The Urban Transit Authority receives the following two pieces of expert advice:

1. “You should cut rail fares in order to encourage greater use. Raising fares will mean fewer customers and lower revenue.”
2. “You cannot afford to cut fares as this will reduce your revenues”
(a) What does each of these pieces of advice assume about the elasticity of demand for rail use?

(b) How might an economist seek to resolve the conflict of opinion?

(c) What factors determine the elasticity of demand for rail use?

(a) The first piece of advice assumes that the demand for rail use is relatively elastic. This means that a decrease in rail fares would result in a significant increase in demand and attract more customers, resulting in higher revenue through increased ticket sales. The second piece of advice assumes that the demand for rail use is relatively inelastic. In this case, reducing fares would not significantly increase the number of customers, leading to a decline in revenue.

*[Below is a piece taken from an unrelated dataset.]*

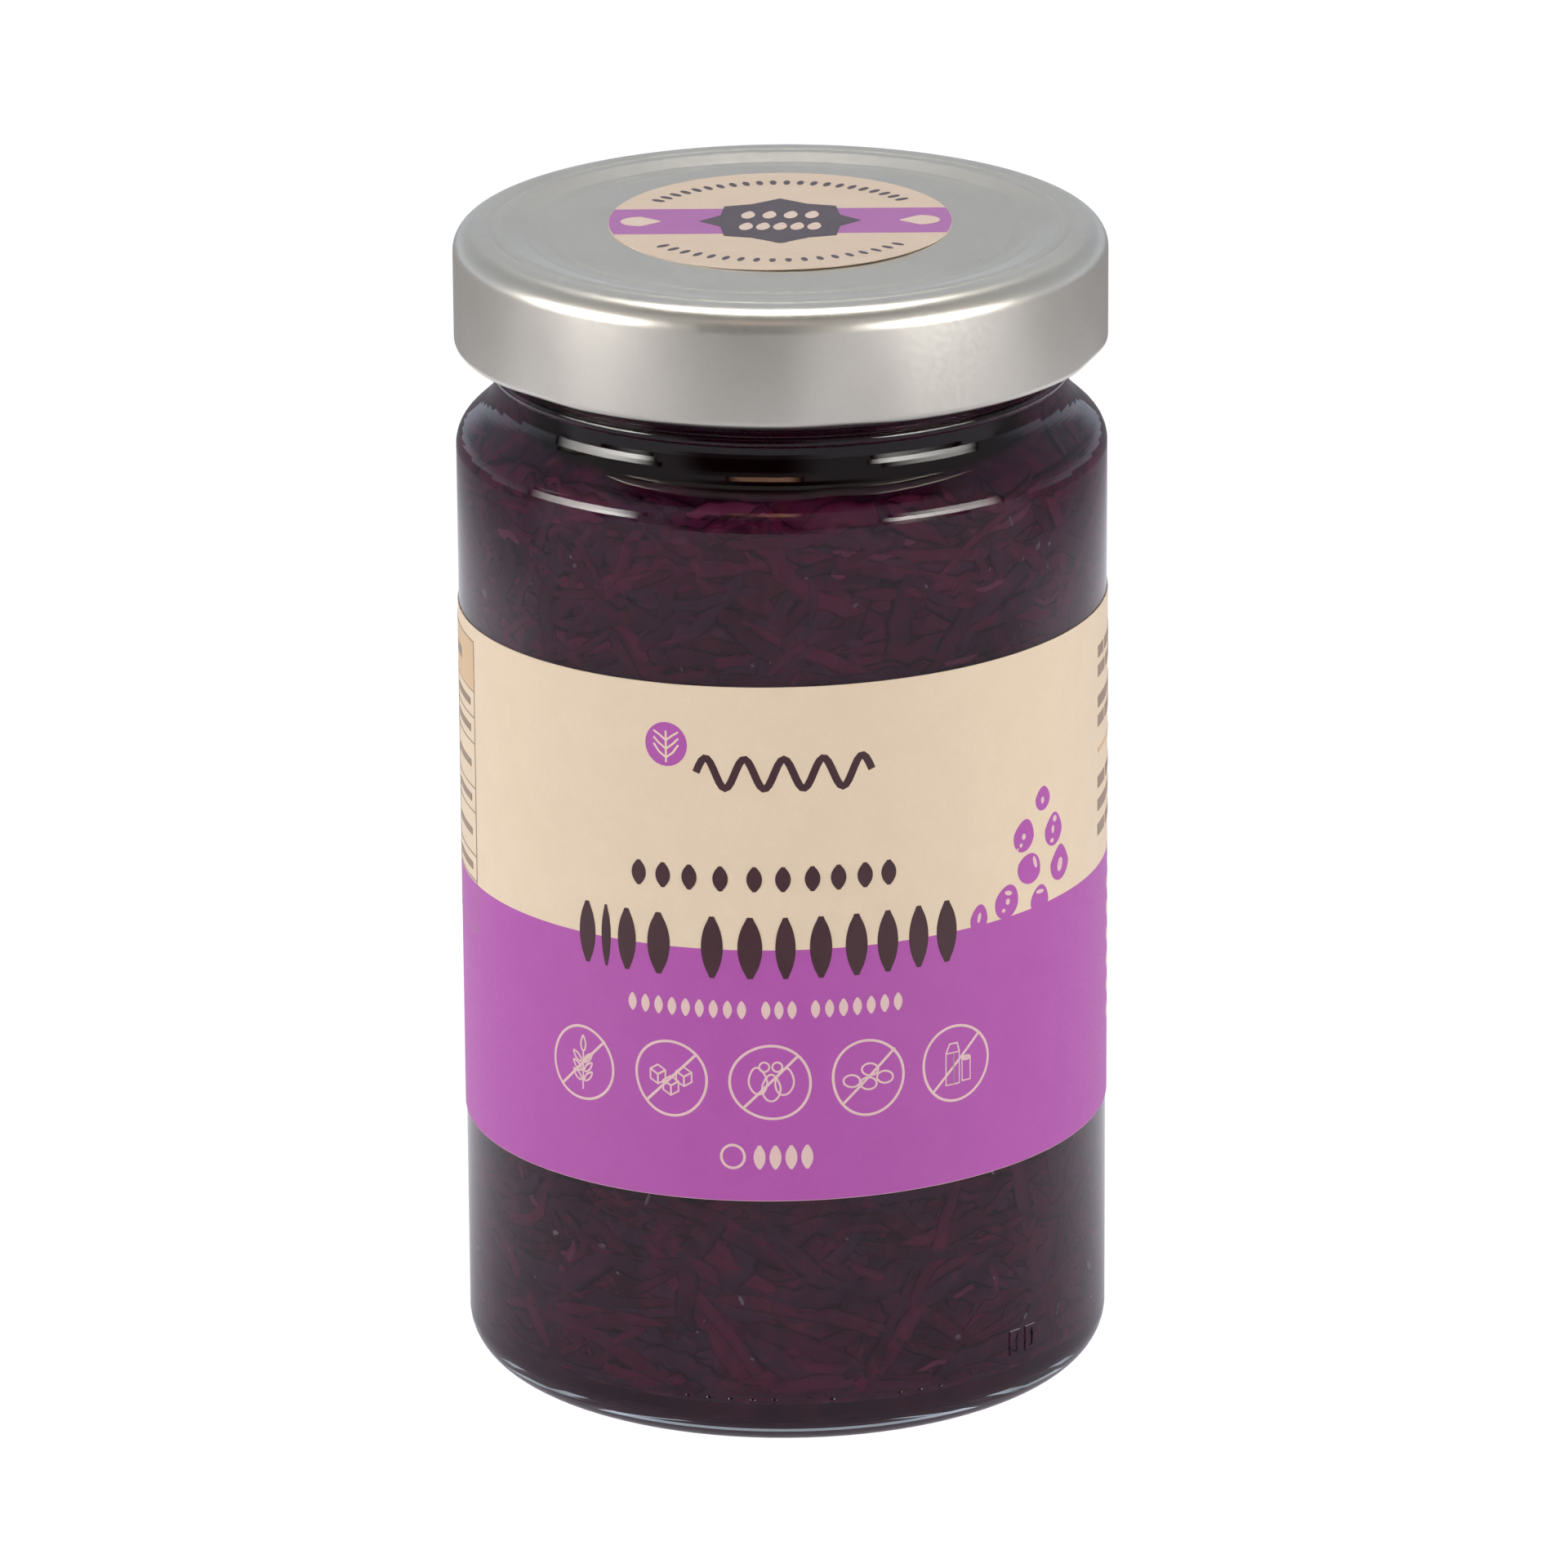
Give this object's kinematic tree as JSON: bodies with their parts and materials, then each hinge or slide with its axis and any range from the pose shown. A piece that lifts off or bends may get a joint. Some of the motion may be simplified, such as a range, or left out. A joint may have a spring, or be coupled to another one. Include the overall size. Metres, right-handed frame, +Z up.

(b) An economist might seek to resolve the conflict of opinion by conducting empirical research to estimate the elasticity of demand for rail use. This could involve analyzing data on past fare changes and corresponding changes in ridership and revenue. Additionally, conducting surveys or experiments to gauge customer responsiveness to price changes could also help determine the elasticity of demand.

(c) Several factors can influence the elasticity of demand for rail use. These include:

1. Availability of substitutes: If there are alternative modes of transportation, such as buses or private cars, that are perceived as reasonable substitutes for rail travel, the demand for rail use could be more elastic as customers can easily switch to these substitutes in response to price changes.

2. Time horizon: In the short run, demand for rail use may be relatively inelastic as customers may not have immediate options for alternative transportation methods. However, in the long run, customers may have more flexibility to adjust their travel choices, making the demand more elastic.

3. Income levels: The demand for rail use might be more price-sensitive for lower-income individuals, making it relatively elastic. Higher-income individuals may be less price-sensitive and have more fixed preferences for rail travel, leading to a relatively inelastic demand.

4. Distance and necessity: The elasticity of demand can also depend on the distance of travel and the necessity of the trip. Longer-distance travel may have more elastic demand, as customers have more alternatives available. Similarly, if rail travel is perceived as a necessary means of transportation, demand might be less elastic.

Understanding these factors and conducting empirical analysis can help economists estimate the elasticity of demand for rail use and make informed decisions regarding fare adjustments.